___ Available data ___
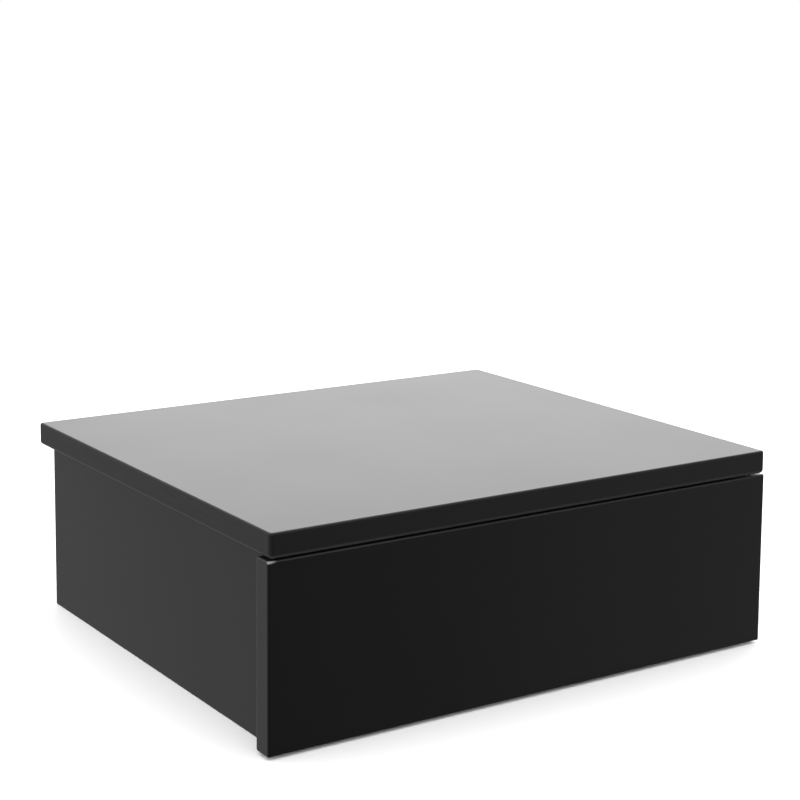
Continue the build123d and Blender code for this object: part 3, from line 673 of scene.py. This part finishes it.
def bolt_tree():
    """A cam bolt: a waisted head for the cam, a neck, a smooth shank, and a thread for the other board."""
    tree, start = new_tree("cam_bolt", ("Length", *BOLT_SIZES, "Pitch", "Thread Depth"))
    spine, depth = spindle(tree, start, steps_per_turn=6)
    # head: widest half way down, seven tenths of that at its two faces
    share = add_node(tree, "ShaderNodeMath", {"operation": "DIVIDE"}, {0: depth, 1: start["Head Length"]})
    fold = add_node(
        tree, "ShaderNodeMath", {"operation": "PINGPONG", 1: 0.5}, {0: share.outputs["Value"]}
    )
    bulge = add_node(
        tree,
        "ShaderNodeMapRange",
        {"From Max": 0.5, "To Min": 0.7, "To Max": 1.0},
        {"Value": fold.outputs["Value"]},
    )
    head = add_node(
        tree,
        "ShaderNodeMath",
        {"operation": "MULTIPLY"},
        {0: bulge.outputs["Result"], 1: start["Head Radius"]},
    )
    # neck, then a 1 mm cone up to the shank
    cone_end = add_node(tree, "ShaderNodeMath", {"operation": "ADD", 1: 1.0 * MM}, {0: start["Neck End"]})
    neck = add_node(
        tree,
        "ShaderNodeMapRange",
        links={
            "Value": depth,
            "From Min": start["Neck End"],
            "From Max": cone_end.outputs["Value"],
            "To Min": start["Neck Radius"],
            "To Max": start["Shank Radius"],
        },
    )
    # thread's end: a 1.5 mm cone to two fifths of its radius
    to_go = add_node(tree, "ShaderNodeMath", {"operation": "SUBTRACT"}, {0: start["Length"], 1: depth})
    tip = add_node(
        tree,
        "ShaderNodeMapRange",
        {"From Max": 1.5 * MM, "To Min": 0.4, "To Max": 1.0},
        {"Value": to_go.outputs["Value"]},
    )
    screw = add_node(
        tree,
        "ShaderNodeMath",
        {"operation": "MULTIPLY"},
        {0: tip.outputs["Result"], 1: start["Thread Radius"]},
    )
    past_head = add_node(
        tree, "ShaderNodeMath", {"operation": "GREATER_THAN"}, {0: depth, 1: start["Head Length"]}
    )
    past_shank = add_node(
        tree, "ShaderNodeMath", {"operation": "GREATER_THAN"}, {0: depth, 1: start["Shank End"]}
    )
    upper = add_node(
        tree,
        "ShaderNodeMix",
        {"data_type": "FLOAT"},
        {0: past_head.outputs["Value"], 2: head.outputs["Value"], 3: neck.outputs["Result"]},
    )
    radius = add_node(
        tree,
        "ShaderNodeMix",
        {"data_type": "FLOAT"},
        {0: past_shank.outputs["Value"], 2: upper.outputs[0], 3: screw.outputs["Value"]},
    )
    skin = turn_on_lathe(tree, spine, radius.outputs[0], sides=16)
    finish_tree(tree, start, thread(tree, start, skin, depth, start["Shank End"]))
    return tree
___
• _Problem to work on_: Your task is to print the whole listing again exactly.

• _Solved exercise_:
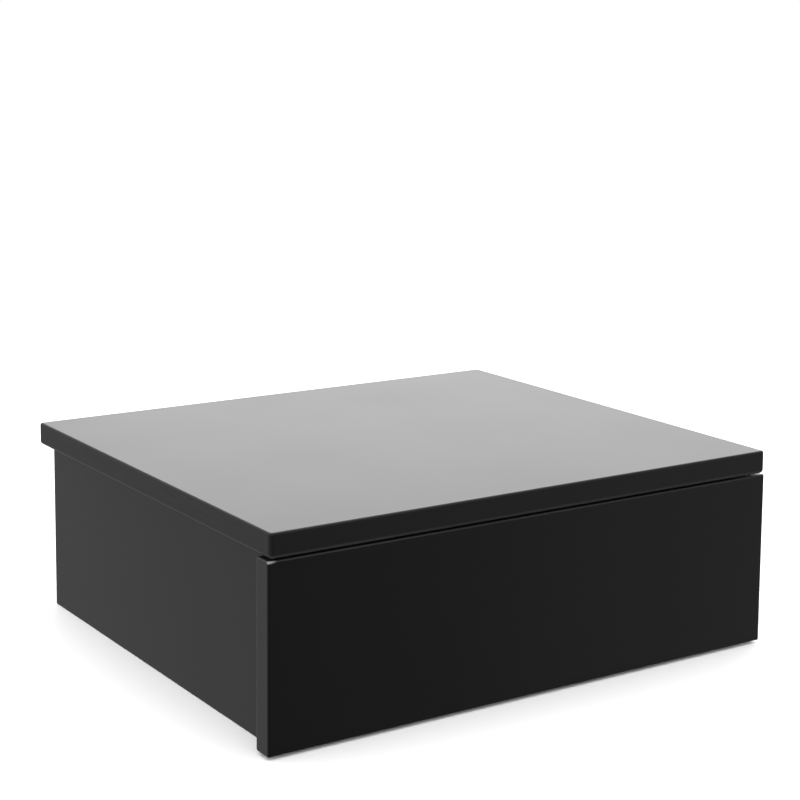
Continue the build123d and Blender code for this object: part 3, from line 673 of scene.py. This part finishes it.
def bolt_tree():
    """A cam bolt: a waisted head for the cam, a neck, a smooth shank, and a thread for the other board."""
    tree, start = new_tree("cam_bolt", ("Length", *BOLT_SIZES, "Pitch", "Thread Depth"))
    spine, depth = spindle(tree, start, steps_per_turn=6)
    # head: widest half way down, seven tenths of that at its two faces
    share = add_node(tree, "ShaderNodeMath", {"operation": "DIVIDE"}, {0: depth, 1: start["Head Length"]})
    fold = add_node(
        tree, "ShaderNodeMath", {"operation": "PINGPONG", 1: 0.5}, {0: share.outputs["Value"]}
    )
    bulge = add_node(
        tree,
        "ShaderNodeMapRange",
        {"From Max": 0.5, "To Min": 0.7, "To Max": 1.0},
        {"Value": fold.outputs["Value"]},
    )
    head = add_node(
        tree,
        "ShaderNodeMath",
        {"operation": "MULTIPLY"},
        {0: bulge.outputs["Result"], 1: start["Head Radius"]},
    )
    # neck, then a 1 mm cone up to the shank
    cone_end = add_node(tree, "ShaderNodeMath", {"operation": "ADD", 1: 1.0 * MM}, {0: start["Neck End"]})
    neck = add_node(
        tree,
        "ShaderNodeMapRange",
        links={
            "Value": depth,
            "From Min": start["Neck End"],
            "From Max": cone_end.outputs["Value"],
            "To Min": start["Neck Radius"],
            "To Max": start["Shank Radius"],
        },
    )
    # thread's end: a 1.5 mm cone to two fifths of its radius
    to_go = add_node(tree, "ShaderNodeMath", {"operation": "SUBTRACT"}, {0: start["Length"], 1: depth})
    tip = add_node(
        tree,
        "ShaderNodeMapRange",
        {"From Max": 1.5 * MM, "To Min": 0.4, "To Max": 1.0},
        {"Value": to_go.outputs["Value"]},
    )
    screw = add_node(
        tree,
        "ShaderNodeMath",
        {"operation": "MULTIPLY"},
        {0: tip.outputs["Result"], 1: start["Thread Radius"]},
    )
    past_head = add_node(
        tree, "ShaderNodeMath", {"operation": "GREATER_THAN"}, {0: depth, 1: start["Head Length"]}
    )
    past_shank = add_node(
        tree, "ShaderNodeMath", {"operation": "GREATER_THAN"}, {0: depth, 1: start["Shank End"]}
    )
    upper = add_node(
        tree,
        "ShaderNodeMix",
        {"data_type": "FLOAT"},
        {0: past_head.outputs["Value"], 2: head.outputs["Value"], 3: neck.outputs["Result"]},
    )
    radius = add_node(
        tree,
        "ShaderNodeMix",
        {"data_type": "FLOAT"},
        {0: past_shank.outputs["Value"], 2: upper.outputs[0], 3: screw.outputs["Value"]},
    )
    skin = turn_on_lathe(tree, spine, radius.outputs[0], sides=16)
    finish_tree(tree, start, thread(tree, start, skin, depth, start["Shank End"]))
    return tree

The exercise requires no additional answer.